La semaine dernière, le secrétaire d’État adjoint américain Christopher Landau a lancé un avertissement sur les réseaux sociaux, dénonçant des « appels à la guerre ouverte contre le gouvernement central » en Haïti.

« Le message des États-Unis et de la communauté internationale est clair : assez de violence et de destructions — et assez d’affrontements politiques », a-t-il écrit. Toute personne entravant la stabilité politique d’Haïti « doit s’attendre à des conséquences », a-t-il poursuivi, notamment la révocation de visas.

Après avoir parlé à l’Associated Press, Jean a tenu une conférence de presse où il a rendu publics plusieurs messages anonymes qu’il dit avoir reçus. L’un d’eux l’accusait de vouloir renverser le premier ministre, le mettant en garde : « Ce n’est pas le moment de tester la détermination des États-Unis. »

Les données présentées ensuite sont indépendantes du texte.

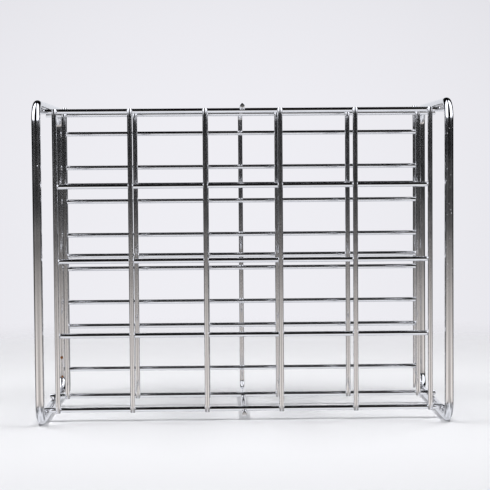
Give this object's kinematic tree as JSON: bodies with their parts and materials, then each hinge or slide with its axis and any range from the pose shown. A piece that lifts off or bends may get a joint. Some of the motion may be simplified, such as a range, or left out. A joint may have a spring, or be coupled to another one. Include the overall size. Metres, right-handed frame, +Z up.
{
  "type": "wire cell rack",
  "caption": "Free-standing chrome wire rack with open grids of square cells between closed rod side frames, a cross-wire back panel and a centre brace.",
  "frame": {"origin": "on the floor, at the middle of the rack's footprint (the bottom centre of its bounding box)", "axes": "+X to the right along the longest side, +Y away from the open front towards the back panel, +Z up"},
  "size_m": [0.463, 0.24, 0.3605],
  "materials": {
    "frame_rod": "bright chrome plate, mirror polish",
    "grid_wire": "bright chrome plate, mirror polish",
    "panel_wire": "bright chrome plate, mirror polish",
    "brace_wire": "bright chrome plate, mirror polish"
  },
  "bodies": {
    "root": {"left_side_frame": "frame_rod", "right_side_frame": "frame_rod", "front_grid_upright_1": "grid_wire", "front_grid_upright_2": "grid_wire", "front_grid_upright_3": "grid_wire", "front_grid_upright_4": "grid_wire", "front_grid_upright_5": "grid_wire", "front_grid_upright_6": "grid_wire", "front_grid_cross_wire_1": "grid_wire", "front_grid_cross_wire_2": "grid_wire", "front_grid_cross_wire_3": "grid_wire", "front_grid_cross_wire_4": "grid_wire", "front_grid_cross_wire_5": "grid_wire", "middle_grid_upright_1": "grid_wire", "middle_grid_upright_2": "grid_wire", "middle_grid_upright_3": "grid_wire", "middle_grid_upright_4": "grid_wire", "middle_grid_upright_5": "grid_wire", "middle_grid_upright_6": "grid_wire", "middle_grid_cross_wire_1": "grid_wire", "middle_grid_cross_wire_2": "grid_wire", "middle_grid_cross_wire_3": "grid_wire", "middle_grid_cross_wire_4": "grid_wire", "middle_grid_cross_wire_5": "grid_wire", "back_panel_wire_1": "panel_wire", "back_panel_wire_2": "panel_wire", "back_panel_wire_3": "panel_wire", "back_panel_wire_4": "panel_wire", "back_panel_wire_5": "panel_wire", "back_panel_wire_6": "panel_wire", "back_panel_wire_7": "panel_wire", "back_panel_wire_8": "panel_wire", "back_panel_left_upright": "panel_wire", "back_panel_right_upright": "panel_wire", "centre_brace": "brace_wire"}
  },
  "joints": []
}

Seul un membre du Conseil présidentiel, Leslie Voltaire, a assisté à la conférence.

Sur le réseau X, l’ancien premier ministre Claude Joseph, pourtant souvent en désaccord avec Jean, lui a apporté un soutien public.

« Il est inacceptable que des ambassades menacent un conseiller présidentiel sous prétexte qu’il participe à la destitution du premier ministre », a-t-il écrit. « Aucun responsable haïtien ne doit se soumettre à des diktats étrangers. »

Élections incertaines, violence persistante

L’organisation d’élections avant février semble désormais irréaliste, en raison de l’insécurité généralisée. Le Conseil électoral provisoire avance des dates provisoires pour août et décembre 2026, mais aucune échéance ferme n’a été confirmée. Haïti n’a pas tenu d’élections depuis près de dix ans et le pays n’a plus de président depuis l’assassinat de Jovenel Moïse en juillet 2021.

Entre janvier et septembre, plus de 4 300 personnes ont été tuées dans les violences, selon des chiffres cités par l’AP. La mission internationale appuyée par l’ONU et menée par la police kényane peine à stabiliser le terrain. Une nouvelle force spécialisée dans la lutte anti-gang, dotée de pouvoirs d’arrestation élargis, est annoncée.

En parallèle, la compagnie Sunrise Airways, seul transporteur à assurer des liaisons domestiques et internationales, a suspendu ses vols dimanche pour des raisons de sécurité. L’aéroport international de Port-au-Prince a dû fermer à plusieurs reprises en raison d’attaques de gangs.